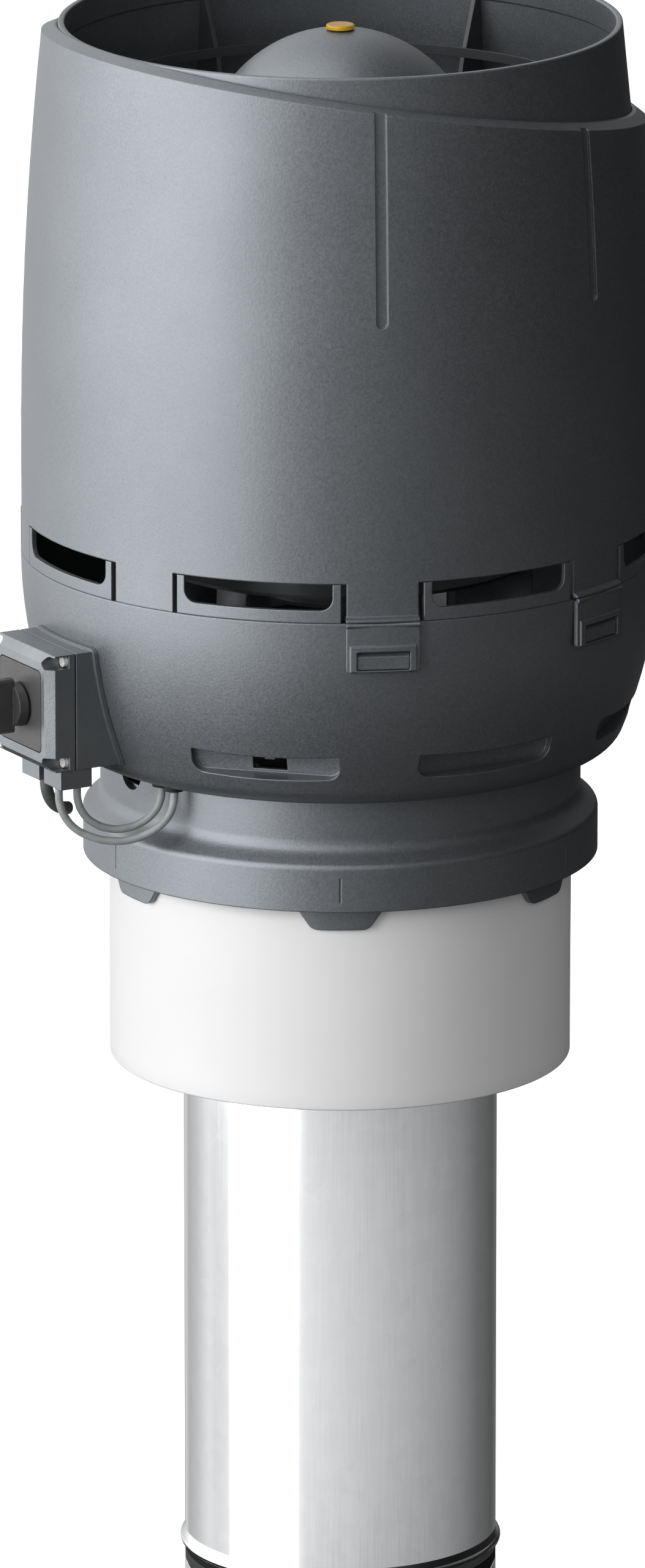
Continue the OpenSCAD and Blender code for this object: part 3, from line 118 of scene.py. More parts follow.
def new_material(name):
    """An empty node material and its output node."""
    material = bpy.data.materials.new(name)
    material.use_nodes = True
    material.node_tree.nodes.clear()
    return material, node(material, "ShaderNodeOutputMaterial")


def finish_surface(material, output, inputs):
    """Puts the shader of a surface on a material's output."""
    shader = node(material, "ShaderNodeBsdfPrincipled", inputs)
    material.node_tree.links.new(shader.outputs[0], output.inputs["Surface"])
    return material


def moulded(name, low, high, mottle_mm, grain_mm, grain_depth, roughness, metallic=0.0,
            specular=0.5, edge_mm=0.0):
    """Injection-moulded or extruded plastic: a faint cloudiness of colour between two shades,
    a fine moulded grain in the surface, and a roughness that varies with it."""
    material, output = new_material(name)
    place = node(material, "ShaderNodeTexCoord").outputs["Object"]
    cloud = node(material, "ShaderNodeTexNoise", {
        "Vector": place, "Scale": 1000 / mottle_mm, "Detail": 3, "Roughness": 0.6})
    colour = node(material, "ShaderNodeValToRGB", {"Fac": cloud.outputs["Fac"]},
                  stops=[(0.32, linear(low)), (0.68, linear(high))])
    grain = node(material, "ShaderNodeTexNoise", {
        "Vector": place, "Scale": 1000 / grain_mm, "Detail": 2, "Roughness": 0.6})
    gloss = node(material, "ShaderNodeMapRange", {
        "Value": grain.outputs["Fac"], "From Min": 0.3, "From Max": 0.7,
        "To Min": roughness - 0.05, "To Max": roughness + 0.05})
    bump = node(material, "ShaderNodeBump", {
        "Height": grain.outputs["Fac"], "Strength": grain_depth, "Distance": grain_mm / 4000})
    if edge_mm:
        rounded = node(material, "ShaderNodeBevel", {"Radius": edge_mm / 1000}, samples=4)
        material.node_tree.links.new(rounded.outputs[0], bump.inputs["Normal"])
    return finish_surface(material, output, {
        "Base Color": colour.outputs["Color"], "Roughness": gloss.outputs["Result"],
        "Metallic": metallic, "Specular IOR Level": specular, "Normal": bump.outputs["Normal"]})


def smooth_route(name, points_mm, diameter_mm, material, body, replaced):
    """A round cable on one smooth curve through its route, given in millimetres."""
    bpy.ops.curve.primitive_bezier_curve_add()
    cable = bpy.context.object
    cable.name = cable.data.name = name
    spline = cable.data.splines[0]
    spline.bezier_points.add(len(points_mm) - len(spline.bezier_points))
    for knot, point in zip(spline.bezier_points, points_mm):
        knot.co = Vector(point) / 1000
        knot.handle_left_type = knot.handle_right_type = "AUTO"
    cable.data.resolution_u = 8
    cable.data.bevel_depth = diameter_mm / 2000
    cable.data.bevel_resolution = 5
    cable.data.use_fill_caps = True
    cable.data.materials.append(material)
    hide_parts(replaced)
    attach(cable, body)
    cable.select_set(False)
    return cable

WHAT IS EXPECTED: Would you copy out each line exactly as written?

ANSWER TO THIS EXERCISE:
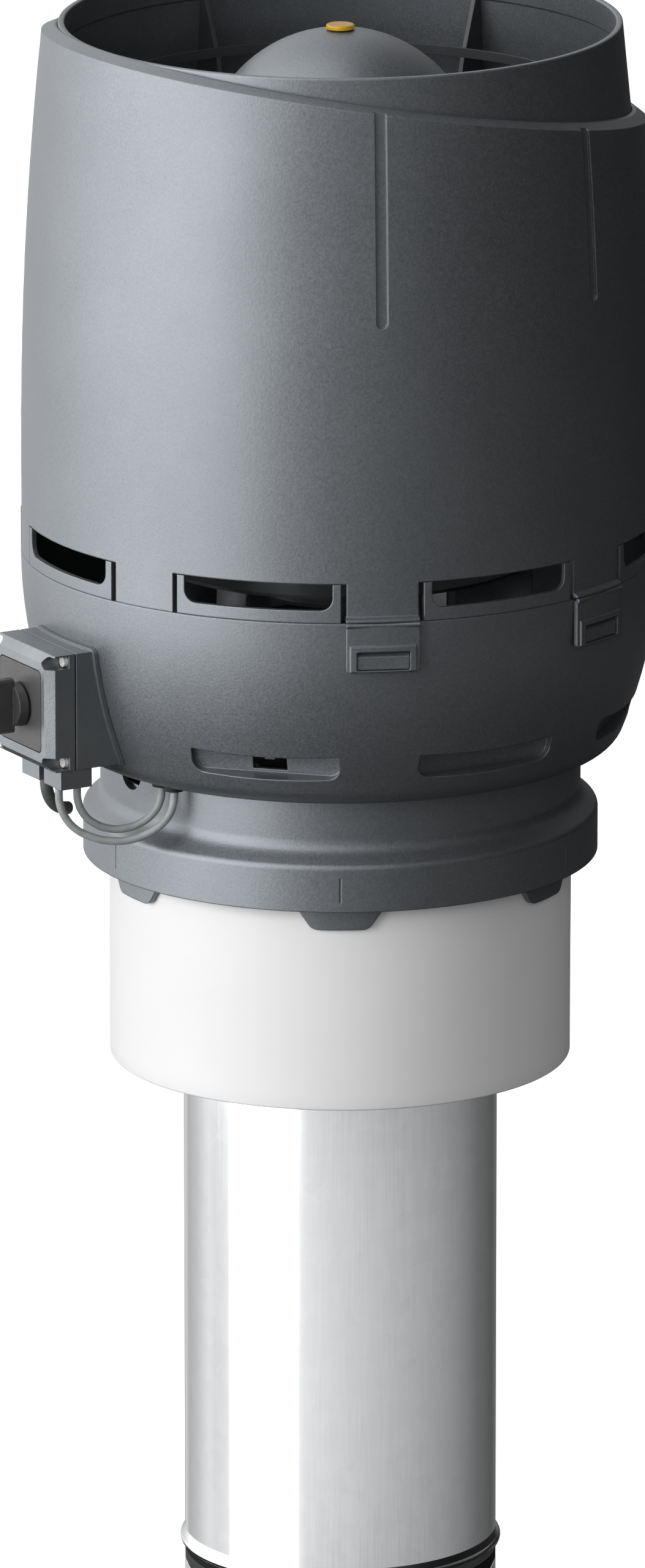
Continue the OpenSCAD and Blender code for this object: part 3, from line 118 of scene.py. More parts follow.
def new_material(name):
    """An empty node material and its output node."""
    material = bpy.data.materials.new(name)
    material.use_nodes = True
    material.node_tree.nodes.clear()
    return material, node(material, "ShaderNodeOutputMaterial")


def finish_surface(material, output, inputs):
    """Puts the shader of a surface on a material's output."""
    shader = node(material, "ShaderNodeBsdfPrincipled", inputs)
    material.node_tree.links.new(shader.outputs[0], output.inputs["Surface"])
    return material


def moulded(name, low, high, mottle_mm, grain_mm, grain_depth, roughness, metallic=0.0,
            specular=0.5, edge_mm=0.0):
    """Injection-moulded or extruded plastic: a faint cloudiness of colour between two shades,
    a fine moulded grain in the surface, and a roughness that varies with it."""
    material, output = new_material(name)
    place = node(material, "ShaderNodeTexCoord").outputs["Object"]
    cloud = node(material, "ShaderNodeTexNoise", {
        "Vector": place, "Scale": 1000 / mottle_mm, "Detail": 3, "Roughness": 0.6})
    colour = node(material, "ShaderNodeValToRGB", {"Fac": cloud.outputs["Fac"]},
                  stops=[(0.32, linear(low)), (0.68, linear(high))])
    grain = node(material, "ShaderNodeTexNoise", {
        "Vector": place, "Scale": 1000 / grain_mm, "Detail": 2, "Roughness": 0.6})
    gloss = node(material, "ShaderNodeMapRange", {
        "Value": grain.outputs["Fac"], "From Min": 0.3, "From Max": 0.7,
        "To Min": roughness - 0.05, "To Max": roughness + 0.05})
    bump = node(material, "ShaderNodeBump", {
        "Height": grain.outputs["Fac"], "Strength": grain_depth, "Distance": grain_mm / 4000})
    if edge_mm:
        rounded = node(material, "ShaderNodeBevel", {"Radius": edge_mm / 1000}, samples=4)
        material.node_tree.links.new(rounded.outputs[0], bump.inputs["Normal"])
    return finish_surface(material, output, {
        "Base Color": colour.outputs["Color"], "Roughness": gloss.outputs["Result"],
        "Metallic": metallic, "Specular IOR Level": specular, "Normal": bump.outputs["Normal"]})


def smooth_route(name, points_mm, diameter_mm, material, body, replaced):
    """A round cable on one smooth curve through its route, given in millimetres."""
    bpy.ops.curve.primitive_bezier_curve_add()
    cable = bpy.context.object
    cable.name = cable.data.name = name
    spline = cable.data.splines[0]
    spline.bezier_points.add(len(points_mm) - len(spline.bezier_points))
    for knot, point in zip(spline.bezier_points, points_mm):
        knot.co = Vector(point) / 1000
        knot.handle_left_type = knot.handle_right_type = "AUTO"
    cable.data.resolution_u = 8
    cable.data.bevel_depth = diameter_mm / 2000
    cable.data.bevel_resolution = 5
    cable.data.use_fill_caps = True
    cable.data.materials.append(material)
    hide_parts(replaced)
    attach(cable, body)
    cable.select_set(False)
    return cable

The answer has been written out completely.